» Work to complete
Print the data exactly as it is given, please.

» Information provided
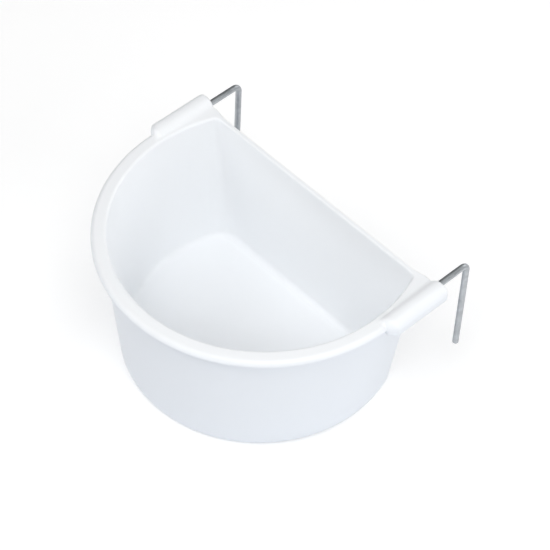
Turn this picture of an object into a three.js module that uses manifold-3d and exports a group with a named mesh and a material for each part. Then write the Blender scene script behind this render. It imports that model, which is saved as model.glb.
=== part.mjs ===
import * as THREE from "three";
import { mergeVertices } from "three/addons/utils/BufferGeometryUtils.js";
import Module from "manifold-3d";

// A hook-on bird drinker: a half-round plastic cup with its flat side to the cage,
// and a bent wire hook pushed into a moulded socket at each end of its rim.
// Millimetres. Z is up, X runs along the flat back, and the cage is on the +Y side.
// The base lies at Z = 0 and the arc of the rim is struck about the Z axis. The arc of the base
// is smaller and struck a little further forward, so the wall leans in most at its two ends.

// Overall sizes of the cup
const rimRadius = 52.5;
const height = 49.4;
const backTopY = 21;
const rimWidth = 5;
const rimThickness = 2.6;

// Cup walls
const wallThickness = 1.8;
const arcTaper = 5.1;
const backTaper = 2;
const baseForward = 2.6;
const floorThickness = 2.2;
const topCornerRadius = 4;
const baseCornerRadius = 10;
const baseEdgeRadius = 3.4;
const floorFillet = 2;

// Edges of the rim, and of the thinner top of the flat back
const rimTopEdge = 1.6;
const rimLowerEdge = 0.5;
const rimUndersideRise = 0.3;
const rimRootFillet = 0.8;
const mouthEdge = 1;
const backTopEdge = 0.6;

// Sockets at the ends of the rim
const socketWidth = 6.7;
const socketLength = 22.7;
const socketPastRim = 2.7;
const socketPastBack = 1.4;
const socketRise = 1.5;
const socketBelow = 1.6;
const socketInnerEdge = 2.6;
const socketOuterEdge = 2.2;
const socketLowerEdge = 1.2;
const socketEndEdge = 1.1;
const socketSlant = 2.2;
const socketFloor = 3;
const boreInset = 1.9;
const boreBelowRim = 1.2;
const webSlant = 3;
const webPastBack = 0.8;

// Wire hooks
const wireDiameter = 2;
const wireRunning = 0.1;
const wireEndGap = 0.5;
const wireEndChamfer = 0.3;
const hookReach = 12.1;
const hookDrop = 35.4;
const hookBendRadius = 2.2;
const hookLeanIn = 1.8;

// Smoothness of the curved faces
const arcPoints = 61;
const cornerPoints = 7;
const edgeSteps = 4;
const edgeTurnSteps = 5;
const wireSides = 20;
const boreSides = 40;
const bendSteps = 8;

// How far a cutting body passes the face that it opens
const overrun = 5;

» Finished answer
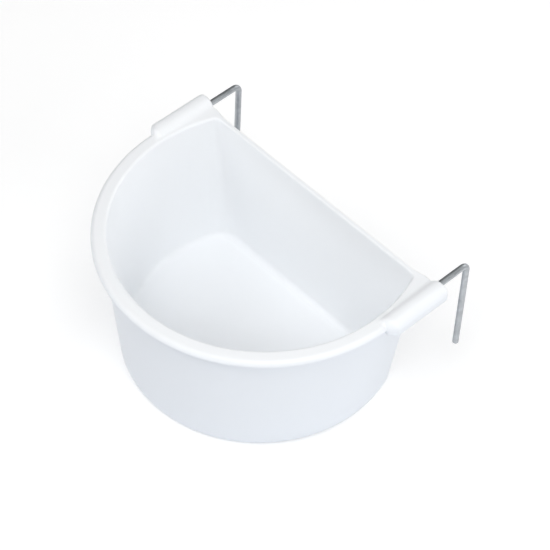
Turn this picture of an object into a three.js module that uses manifold-3d and exports a group with a named mesh and a material for each part. Then write the Blender scene script behind this render. It imports that model, which is saved as model.glb.
=== part.mjs ===
import * as THREE from "three";
import { mergeVertices } from "three/addons/utils/BufferGeometryUtils.js";
import Module from "manifold-3d";

// A hook-on bird drinker: a half-round plastic cup with its flat side to the cage,
// and a bent wire hook pushed into a moulded socket at each end of its rim.
// Millimetres. Z is up, X runs along the flat back, and the cage is on the +Y side.
// The base lies at Z = 0 and the arc of the rim is struck about the Z axis. The arc of the base
// is smaller and struck a little further forward, so the wall leans in most at its two ends.

// Overall sizes of the cup
const rimRadius = 52.5;
const height = 49.4;
const backTopY = 21;
const rimWidth = 5;
const rimThickness = 2.6;

// Cup walls
const wallThickness = 1.8;
const arcTaper = 5.1;
const backTaper = 2;
const baseForward = 2.6;
const floorThickness = 2.2;
const topCornerRadius = 4;
const baseCornerRadius = 10;
const baseEdgeRadius = 3.4;
const floorFillet = 2;

// Edges of the rim, and of the thinner top of the flat back
const rimTopEdge = 1.6;
const rimLowerEdge = 0.5;
const rimUndersideRise = 0.3;
const rimRootFillet = 0.8;
const mouthEdge = 1;
const backTopEdge = 0.6;

// Sockets at the ends of the rim
const socketWidth = 6.7;
const socketLength = 22.7;
const socketPastRim = 2.7;
const socketPastBack = 1.4;
const socketRise = 1.5;
const socketBelow = 1.6;
const socketInnerEdge = 2.6;
const socketOuterEdge = 2.2;
const socketLowerEdge = 1.2;
const socketEndEdge = 1.1;
const socketSlant = 2.2;
const socketFloor = 3;
const boreInset = 1.9;
const boreBelowRim = 1.2;
const webSlant = 3;
const webPastBack = 0.8;

// Wire hooks
const wireDiameter = 2;
const wireRunning = 0.1;
const wireEndGap = 0.5;
const wireEndChamfer = 0.3;
const hookReach = 12.1;
const hookDrop = 35.4;
const hookBendRadius = 2.2;
const hookLeanIn = 1.8;

// Smoothness of the curved faces
const arcPoints = 61;
const cornerPoints = 7;
const edgeSteps = 4;
const edgeTurnSteps = 5;
const wireSides = 20;
const boreSides = 40;
const bendSteps = 8;

// How far a cutting body passes the face that it opens
const overrun = 5;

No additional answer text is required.